## [Exercise prompt]
All of the material below is to be returned exactly.

☆ ☆ ☆ ☆ ☆

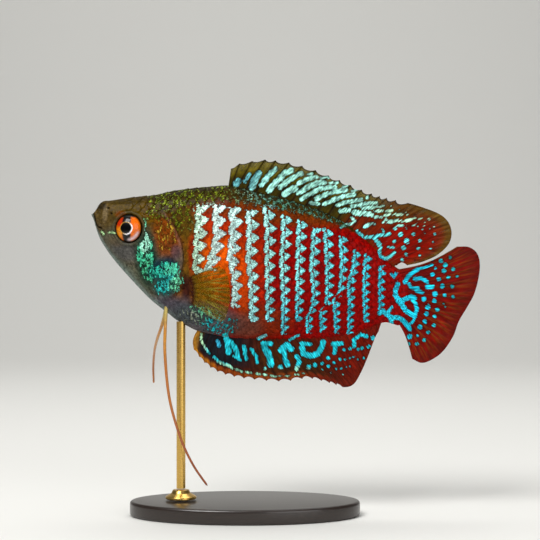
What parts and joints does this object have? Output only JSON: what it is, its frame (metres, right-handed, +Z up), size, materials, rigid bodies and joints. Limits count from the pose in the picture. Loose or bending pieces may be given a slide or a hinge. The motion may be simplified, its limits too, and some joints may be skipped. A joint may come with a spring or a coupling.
{
  "type": "dwarf gourami",
  "caption": "Life-size male dwarf gourami with spread fins and thread-like feelers, held by a short rod on an oval base.",
  "frame": {"origin": "middle of the underside of the stand's base, on the floor", "axes": "+Z up, -X towards the snout, -Y out of the fish's left side"},
  "size_m": [0.0779, 0.0344, 0.0711],
  "materials": {
    "skin": "wet, scaled, with iridescent marks",
    "fin": "thin, ribbed, slightly clear",
    "eye": "polished, clear-coated",
    "feeler": "smooth satin",
    "wood": "ebonised, satin lacquer",
    "brass": "turned, lightly brushed"
  },
  "bodies": {
    "root": {"head": "skin", "lower_jaw": "skin", "trunk": "skin", "tail_stalk": "skin", "eye_left": "eye", "eye_right": "eye", "dorsal_fin": "fin", "anal_fin": "fin", "tail_fin": "fin", "pectoral_fin_left": "fin", "pectoral_fin_right": "fin", "feeler_left_root": "feeler", "feeler_left_middle": "feeler", "feeler_left_tip": "feeler", "feeler_right_root": "feeler", "feeler_right_middle": "feeler", "feeler_right_tip": "feeler", "stand_base": "wood", "stand_foot": "brass", "stand_rod": "brass"}
  },
  "joints": []
}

☆ ☆ ☆ ☆ ☆

## [Exercise output]
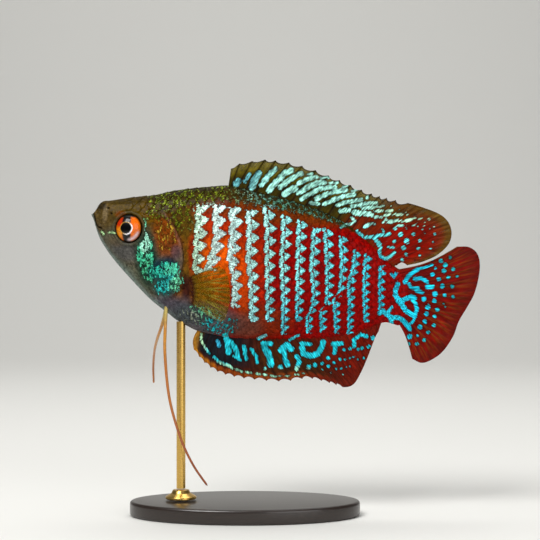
What parts and joints does this object have? Output only JSON: what it is, its frame (metres, right-handed, +Z up), size, materials, rigid bodies and joints. Limits count from the pose in the picture. Loose or bending pieces may be given a slide or a hinge. The motion may be simplified, its limits too, and some joints may be skipped. A joint may come with a spring or a coupling.
{
  "type": "dwarf gourami",
  "caption": "Life-size male dwarf gourami with spread fins and thread-like feelers, held by a short rod on an oval base.",
  "frame": {"origin": "middle of the underside of the stand's base, on the floor", "axes": "+Z up, -X towards the snout, -Y out of the fish's left side"},
  "size_m": [0.0779, 0.0344, 0.0711],
  "materials": {
    "skin": "wet, scaled, with iridescent marks",
    "fin": "thin, ribbed, slightly clear",
    "eye": "polished, clear-coated",
    "feeler": "smooth satin",
    "wood": "ebonised, satin lacquer",
    "brass": "turned, lightly brushed"
  },
  "bodies": {
    "root": {"head": "skin", "lower_jaw": "skin", "trunk": "skin", "tail_stalk": "skin", "eye_left": "eye", "eye_right": "eye", "dorsal_fin": "fin", "anal_fin": "fin", "tail_fin": "fin", "pectoral_fin_left": "fin", "pectoral_fin_right": "fin", "feeler_left_root": "feeler", "feeler_left_middle": "feeler", "feeler_left_tip": "feeler", "feeler_right_root": "feeler", "feeler_right_middle": "feeler", "feeler_right_tip": "feeler", "stand_base": "wood", "stand_foot": "brass", "stand_rod": "brass"}
  },
  "joints": []
}